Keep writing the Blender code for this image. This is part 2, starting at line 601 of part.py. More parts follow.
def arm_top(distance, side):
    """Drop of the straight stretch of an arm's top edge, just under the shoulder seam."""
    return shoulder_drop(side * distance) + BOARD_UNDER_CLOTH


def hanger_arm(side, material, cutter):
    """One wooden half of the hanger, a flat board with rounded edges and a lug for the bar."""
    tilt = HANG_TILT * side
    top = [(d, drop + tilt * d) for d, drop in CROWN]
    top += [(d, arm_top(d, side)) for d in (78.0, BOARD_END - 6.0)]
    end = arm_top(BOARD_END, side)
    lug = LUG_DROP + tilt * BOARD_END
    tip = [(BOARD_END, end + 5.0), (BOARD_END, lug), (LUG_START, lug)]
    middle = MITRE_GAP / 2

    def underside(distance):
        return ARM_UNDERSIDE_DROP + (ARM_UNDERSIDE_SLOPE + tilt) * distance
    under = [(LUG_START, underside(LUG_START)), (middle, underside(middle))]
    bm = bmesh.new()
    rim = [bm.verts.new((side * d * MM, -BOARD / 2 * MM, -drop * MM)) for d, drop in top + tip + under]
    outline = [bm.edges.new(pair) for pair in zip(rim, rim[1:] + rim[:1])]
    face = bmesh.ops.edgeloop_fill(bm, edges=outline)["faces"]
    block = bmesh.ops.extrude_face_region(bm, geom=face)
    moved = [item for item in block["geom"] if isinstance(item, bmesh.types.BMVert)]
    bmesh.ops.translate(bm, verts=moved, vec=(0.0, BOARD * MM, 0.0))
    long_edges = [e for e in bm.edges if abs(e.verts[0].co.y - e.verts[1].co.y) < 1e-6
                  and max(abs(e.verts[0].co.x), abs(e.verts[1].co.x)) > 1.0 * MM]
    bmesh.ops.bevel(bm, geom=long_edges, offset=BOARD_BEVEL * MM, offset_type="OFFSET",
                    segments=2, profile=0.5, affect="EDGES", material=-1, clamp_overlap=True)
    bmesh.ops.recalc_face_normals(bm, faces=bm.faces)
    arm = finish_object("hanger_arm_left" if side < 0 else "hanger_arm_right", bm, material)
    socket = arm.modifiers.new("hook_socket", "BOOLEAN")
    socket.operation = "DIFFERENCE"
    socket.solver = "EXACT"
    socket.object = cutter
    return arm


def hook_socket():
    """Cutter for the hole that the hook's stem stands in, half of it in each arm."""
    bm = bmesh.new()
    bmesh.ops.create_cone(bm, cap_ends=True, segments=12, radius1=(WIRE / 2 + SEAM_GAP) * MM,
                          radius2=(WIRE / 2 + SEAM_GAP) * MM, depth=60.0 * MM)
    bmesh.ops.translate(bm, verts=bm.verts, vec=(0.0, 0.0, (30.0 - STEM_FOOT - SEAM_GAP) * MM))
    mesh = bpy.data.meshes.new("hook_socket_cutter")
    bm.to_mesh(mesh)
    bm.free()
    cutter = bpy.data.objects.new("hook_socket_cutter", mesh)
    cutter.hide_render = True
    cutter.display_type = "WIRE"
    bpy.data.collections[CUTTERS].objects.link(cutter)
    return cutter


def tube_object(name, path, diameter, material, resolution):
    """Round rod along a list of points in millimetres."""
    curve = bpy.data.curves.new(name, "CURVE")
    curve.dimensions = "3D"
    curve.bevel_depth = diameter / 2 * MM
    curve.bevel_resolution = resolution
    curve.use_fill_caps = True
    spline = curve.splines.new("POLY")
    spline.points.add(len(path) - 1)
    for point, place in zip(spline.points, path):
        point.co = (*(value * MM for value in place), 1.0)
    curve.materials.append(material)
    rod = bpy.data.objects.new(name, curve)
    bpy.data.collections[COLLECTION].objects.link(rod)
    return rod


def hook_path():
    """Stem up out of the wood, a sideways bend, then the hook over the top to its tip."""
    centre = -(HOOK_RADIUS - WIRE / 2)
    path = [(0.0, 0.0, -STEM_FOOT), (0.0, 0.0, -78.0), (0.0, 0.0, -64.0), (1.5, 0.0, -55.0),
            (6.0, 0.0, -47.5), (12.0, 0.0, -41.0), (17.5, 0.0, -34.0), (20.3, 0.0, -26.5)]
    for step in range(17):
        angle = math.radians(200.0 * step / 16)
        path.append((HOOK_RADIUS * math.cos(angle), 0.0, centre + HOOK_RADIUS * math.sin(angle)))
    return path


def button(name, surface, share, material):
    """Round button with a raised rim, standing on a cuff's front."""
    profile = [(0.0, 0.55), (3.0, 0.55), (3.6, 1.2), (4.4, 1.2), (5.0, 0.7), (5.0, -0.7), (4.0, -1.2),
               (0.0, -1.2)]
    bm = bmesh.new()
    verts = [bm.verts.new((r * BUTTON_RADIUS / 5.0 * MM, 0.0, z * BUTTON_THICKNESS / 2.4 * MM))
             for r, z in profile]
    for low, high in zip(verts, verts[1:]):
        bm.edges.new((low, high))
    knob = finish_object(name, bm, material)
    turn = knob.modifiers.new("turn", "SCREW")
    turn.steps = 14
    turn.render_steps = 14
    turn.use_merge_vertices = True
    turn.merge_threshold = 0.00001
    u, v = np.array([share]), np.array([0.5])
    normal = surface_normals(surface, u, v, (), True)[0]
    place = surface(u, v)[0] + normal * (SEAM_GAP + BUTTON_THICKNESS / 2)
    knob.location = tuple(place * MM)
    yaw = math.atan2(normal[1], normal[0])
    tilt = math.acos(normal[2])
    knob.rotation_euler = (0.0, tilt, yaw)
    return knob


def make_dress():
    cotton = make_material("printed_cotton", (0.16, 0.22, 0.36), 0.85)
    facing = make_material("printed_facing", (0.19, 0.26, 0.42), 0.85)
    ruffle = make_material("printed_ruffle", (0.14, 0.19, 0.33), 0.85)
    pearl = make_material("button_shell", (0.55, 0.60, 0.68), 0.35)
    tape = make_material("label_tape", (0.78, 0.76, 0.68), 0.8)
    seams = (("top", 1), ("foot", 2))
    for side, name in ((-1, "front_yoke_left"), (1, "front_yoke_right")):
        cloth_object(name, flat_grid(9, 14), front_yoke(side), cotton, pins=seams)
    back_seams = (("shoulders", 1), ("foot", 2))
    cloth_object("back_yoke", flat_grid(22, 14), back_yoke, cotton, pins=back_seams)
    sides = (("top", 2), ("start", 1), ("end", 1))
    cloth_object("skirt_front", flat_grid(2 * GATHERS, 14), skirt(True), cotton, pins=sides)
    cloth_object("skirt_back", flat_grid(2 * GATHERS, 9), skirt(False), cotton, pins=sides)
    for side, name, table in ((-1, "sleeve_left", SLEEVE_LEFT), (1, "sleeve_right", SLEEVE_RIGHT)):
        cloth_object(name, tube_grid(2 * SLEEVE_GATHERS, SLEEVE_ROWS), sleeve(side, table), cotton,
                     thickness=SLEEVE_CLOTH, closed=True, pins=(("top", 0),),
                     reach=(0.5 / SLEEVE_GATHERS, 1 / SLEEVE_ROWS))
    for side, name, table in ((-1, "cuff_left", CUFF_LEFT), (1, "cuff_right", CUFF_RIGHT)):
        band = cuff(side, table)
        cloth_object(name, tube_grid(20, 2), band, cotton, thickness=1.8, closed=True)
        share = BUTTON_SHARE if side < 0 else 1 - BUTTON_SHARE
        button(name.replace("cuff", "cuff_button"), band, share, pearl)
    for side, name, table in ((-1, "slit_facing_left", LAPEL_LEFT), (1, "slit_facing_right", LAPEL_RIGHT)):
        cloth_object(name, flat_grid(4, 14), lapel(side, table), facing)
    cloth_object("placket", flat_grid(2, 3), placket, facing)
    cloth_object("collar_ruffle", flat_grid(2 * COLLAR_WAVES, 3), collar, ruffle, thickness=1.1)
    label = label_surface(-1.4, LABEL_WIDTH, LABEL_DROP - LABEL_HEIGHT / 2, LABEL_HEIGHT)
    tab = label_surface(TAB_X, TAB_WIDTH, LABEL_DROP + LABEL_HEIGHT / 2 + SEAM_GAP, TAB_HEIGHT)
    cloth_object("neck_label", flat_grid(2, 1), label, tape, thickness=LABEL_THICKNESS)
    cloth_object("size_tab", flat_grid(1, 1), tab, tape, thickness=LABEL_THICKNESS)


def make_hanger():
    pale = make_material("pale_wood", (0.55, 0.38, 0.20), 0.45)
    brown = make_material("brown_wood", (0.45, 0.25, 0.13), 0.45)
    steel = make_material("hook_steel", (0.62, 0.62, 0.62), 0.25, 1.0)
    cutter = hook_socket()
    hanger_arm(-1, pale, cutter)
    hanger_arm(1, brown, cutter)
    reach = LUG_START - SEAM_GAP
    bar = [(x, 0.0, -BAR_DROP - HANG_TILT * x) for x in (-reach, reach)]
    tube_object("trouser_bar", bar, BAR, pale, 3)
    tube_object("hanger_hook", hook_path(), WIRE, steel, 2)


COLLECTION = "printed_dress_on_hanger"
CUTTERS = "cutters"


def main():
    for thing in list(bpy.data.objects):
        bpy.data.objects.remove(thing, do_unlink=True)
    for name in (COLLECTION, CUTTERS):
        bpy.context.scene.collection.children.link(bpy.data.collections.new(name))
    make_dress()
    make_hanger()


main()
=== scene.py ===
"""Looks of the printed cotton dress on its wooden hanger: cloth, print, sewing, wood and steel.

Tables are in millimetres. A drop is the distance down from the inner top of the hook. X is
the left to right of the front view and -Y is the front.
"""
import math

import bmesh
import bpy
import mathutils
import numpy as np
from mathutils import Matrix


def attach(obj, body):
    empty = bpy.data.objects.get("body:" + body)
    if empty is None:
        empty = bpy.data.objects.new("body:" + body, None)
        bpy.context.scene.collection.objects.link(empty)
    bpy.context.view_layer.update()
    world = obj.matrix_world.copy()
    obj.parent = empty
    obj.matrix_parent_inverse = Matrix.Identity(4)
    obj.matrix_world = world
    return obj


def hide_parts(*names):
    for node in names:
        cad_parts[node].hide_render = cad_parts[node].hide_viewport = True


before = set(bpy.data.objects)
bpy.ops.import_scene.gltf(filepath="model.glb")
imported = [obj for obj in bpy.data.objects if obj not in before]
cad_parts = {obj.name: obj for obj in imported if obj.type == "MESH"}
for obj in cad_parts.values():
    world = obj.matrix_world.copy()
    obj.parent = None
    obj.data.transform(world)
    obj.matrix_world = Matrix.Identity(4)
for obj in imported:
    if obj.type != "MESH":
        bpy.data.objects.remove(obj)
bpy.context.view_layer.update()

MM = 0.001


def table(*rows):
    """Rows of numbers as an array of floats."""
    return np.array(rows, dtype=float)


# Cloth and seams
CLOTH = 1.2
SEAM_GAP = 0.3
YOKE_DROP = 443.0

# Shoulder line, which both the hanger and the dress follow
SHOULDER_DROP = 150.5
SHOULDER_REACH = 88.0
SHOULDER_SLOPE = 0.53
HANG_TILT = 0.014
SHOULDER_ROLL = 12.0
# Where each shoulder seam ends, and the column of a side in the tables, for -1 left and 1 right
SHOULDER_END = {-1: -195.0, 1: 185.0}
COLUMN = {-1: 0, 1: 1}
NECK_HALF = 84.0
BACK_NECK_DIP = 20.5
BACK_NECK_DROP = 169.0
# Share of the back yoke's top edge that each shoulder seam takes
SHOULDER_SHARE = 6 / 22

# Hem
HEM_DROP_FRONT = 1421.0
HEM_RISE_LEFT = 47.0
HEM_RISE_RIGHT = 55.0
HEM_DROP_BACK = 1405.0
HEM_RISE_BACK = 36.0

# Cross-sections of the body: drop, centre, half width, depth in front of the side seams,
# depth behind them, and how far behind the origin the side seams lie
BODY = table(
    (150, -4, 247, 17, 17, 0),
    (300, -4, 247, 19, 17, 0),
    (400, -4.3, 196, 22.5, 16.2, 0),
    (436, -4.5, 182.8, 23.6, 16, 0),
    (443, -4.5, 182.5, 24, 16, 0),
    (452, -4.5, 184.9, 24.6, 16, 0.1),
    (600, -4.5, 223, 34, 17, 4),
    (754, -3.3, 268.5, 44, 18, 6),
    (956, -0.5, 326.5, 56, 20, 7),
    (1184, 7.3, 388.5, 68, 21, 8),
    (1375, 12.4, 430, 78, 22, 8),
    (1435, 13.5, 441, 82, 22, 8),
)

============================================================

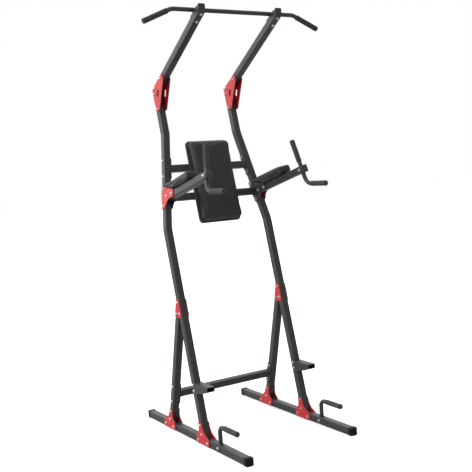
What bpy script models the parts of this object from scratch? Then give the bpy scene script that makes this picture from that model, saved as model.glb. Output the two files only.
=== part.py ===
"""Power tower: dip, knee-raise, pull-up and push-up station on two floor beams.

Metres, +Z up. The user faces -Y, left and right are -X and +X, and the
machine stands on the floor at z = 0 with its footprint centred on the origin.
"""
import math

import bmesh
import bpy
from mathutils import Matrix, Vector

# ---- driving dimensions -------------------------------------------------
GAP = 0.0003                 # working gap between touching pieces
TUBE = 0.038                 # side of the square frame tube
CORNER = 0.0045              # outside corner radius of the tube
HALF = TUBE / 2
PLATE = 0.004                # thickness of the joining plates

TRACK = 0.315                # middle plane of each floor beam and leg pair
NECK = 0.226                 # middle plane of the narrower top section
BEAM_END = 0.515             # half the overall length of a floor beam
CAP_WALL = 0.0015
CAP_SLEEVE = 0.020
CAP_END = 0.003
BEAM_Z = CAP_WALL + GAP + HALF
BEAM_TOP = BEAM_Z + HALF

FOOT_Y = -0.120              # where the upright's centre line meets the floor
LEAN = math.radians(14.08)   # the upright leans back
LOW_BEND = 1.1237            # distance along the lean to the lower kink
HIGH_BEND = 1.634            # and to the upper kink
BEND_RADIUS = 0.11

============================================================

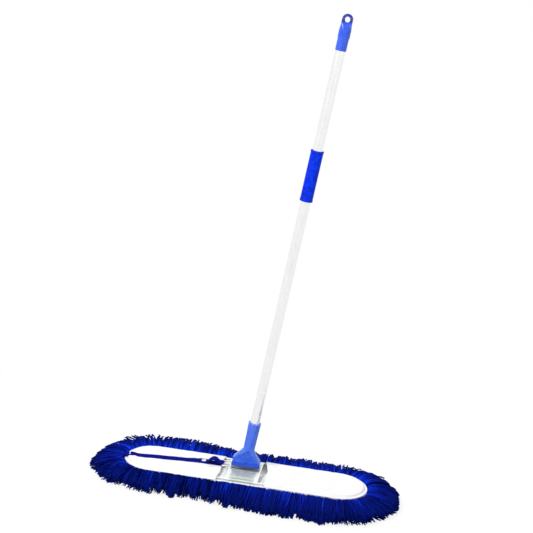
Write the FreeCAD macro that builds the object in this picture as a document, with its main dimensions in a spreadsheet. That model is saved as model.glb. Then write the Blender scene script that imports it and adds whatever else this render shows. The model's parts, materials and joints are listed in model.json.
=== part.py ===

============================================================

**GOAL**
Extract the lines from the line with "Keep writing the" through the line with "middle = MITRE_GAP / 2". Keep both of those lines, copy everything exactly, and add nothing.

**EXPECTED OUTPUT**
Keep writing the Blender code for this image. This is part 2, starting at line 601 of part.py. More parts follow.
def arm_top(distance, side):
    """Drop of the straight stretch of an arm's top edge, just under the shoulder seam."""
    return shoulder_drop(side * distance) + BOARD_UNDER_CLOTH


def hanger_arm(side, material, cutter):
    """One wooden half of the hanger, a flat board with rounded edges and a lug for the bar."""
    tilt = HANG_TILT * side
    top = [(d, drop + tilt * d) for d, drop in CROWN]
    top += [(d, arm_top(d, side)) for d in (78.0, BOARD_END - 6.0)]
    end = arm_top(BOARD_END, side)
    lug = LUG_DROP + tilt * BOARD_END
    tip = [(BOARD_END, end + 5.0), (BOARD_END, lug), (LUG_START, lug)]
    middle = MITRE_GAP / 2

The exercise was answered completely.